On Thu, Mar 6, 2025 at 1:56 AM Dongjoon Hyun <dongjoon.h...@gmail.com>
wrote:

> Let me reformulate your suggestions and my interpretation.
>
> Option 1 "Adding back `spark.databricks.*` in Spark codebase and keep
> forever"
>
> If we follow the proposed logic and reasoning, it means there is no safe
> version to remove that configuration because Apache Spark 3.5.4 users can
> jump to any future releases like Spark 4.1.0, 4.2.0, and 5.0.0 technically.
> In other words, we cannot remove that logic forever.
>
> That's the reason why we couldn't make an agreement so far.
>
> Option 2 is simply adding a sentence (or more accurate one) for Spark
> 3.5.4 into the Spark 4.0.0 guideline because all other Spark versions
> (except 3.5.4) are not contaminated by `spark.databricks.*` conf.
>
> "For Spark 3.5.4 streaming jobs, if you want to migrate the existing
> running jobs, we need to upgrade them to Spark 3.5.5+ before upgrading
> Spark 4.0"
>
> Dongjoon.
>
>
> On Tue, Mar 4, 2025 at 11:11 PM Jungtaek Lim <kabhwan.opensou...@gmail.com>
> wrote:
>
>> Let's not start with VOTE right now, but let me make clear about options
>> and pros/cons for the option, so that people can choose one over another.
>>
>> Option 1 (Current proposal): retain migration logic for Spark 4.0 (and
>> maybe more minor versions, up to decision) which contains the problematic
>> config as "string".
>>
>> Pros: We can avoid breaking users' queries in any path of upgrade, as
>> long as we retain the migration logic.

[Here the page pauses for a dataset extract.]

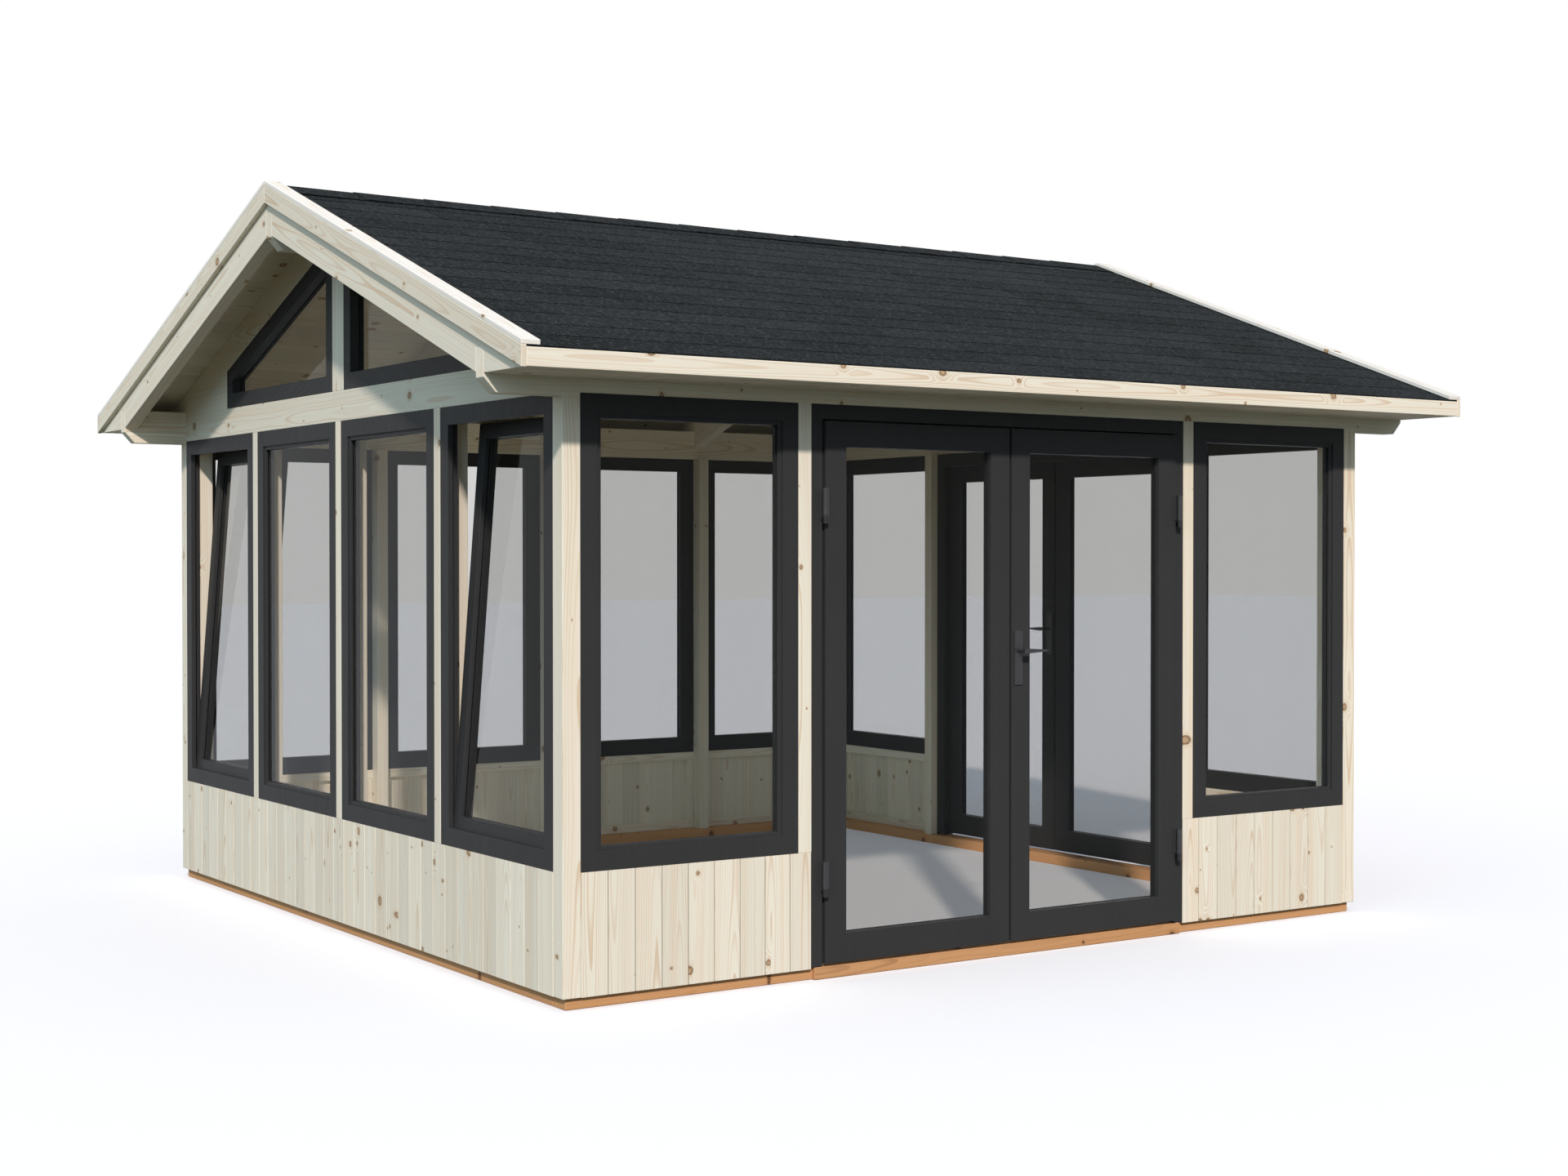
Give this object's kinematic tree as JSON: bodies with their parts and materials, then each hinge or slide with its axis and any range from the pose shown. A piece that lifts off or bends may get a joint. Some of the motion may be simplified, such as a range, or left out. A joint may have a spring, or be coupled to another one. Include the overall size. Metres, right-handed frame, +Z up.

For example, we can support
>> upgrading the streaming query which ever ran in Spark 3.5.4 to Spark 4.0.x
>> as long as we decide to retain the migration logic for Spark 4.0. Spark
>> 4.1.x, Spark 4.2.x, etc. as long as we retain the migration path longer.
>> Cons: We retain the concerned config name in the codebase, though it's a
>> string and users can never set it.
>>
>> Option 2 (Dongjoon's proposal): do not bring the migration logic in Spark
>> 4.0 and force users to run existing streaming query with Spark 3.5.5+
>> before upgrading to Spark 4.0.0+.
>>
>> Pros: We stop retaining the concerned config name in the codebase.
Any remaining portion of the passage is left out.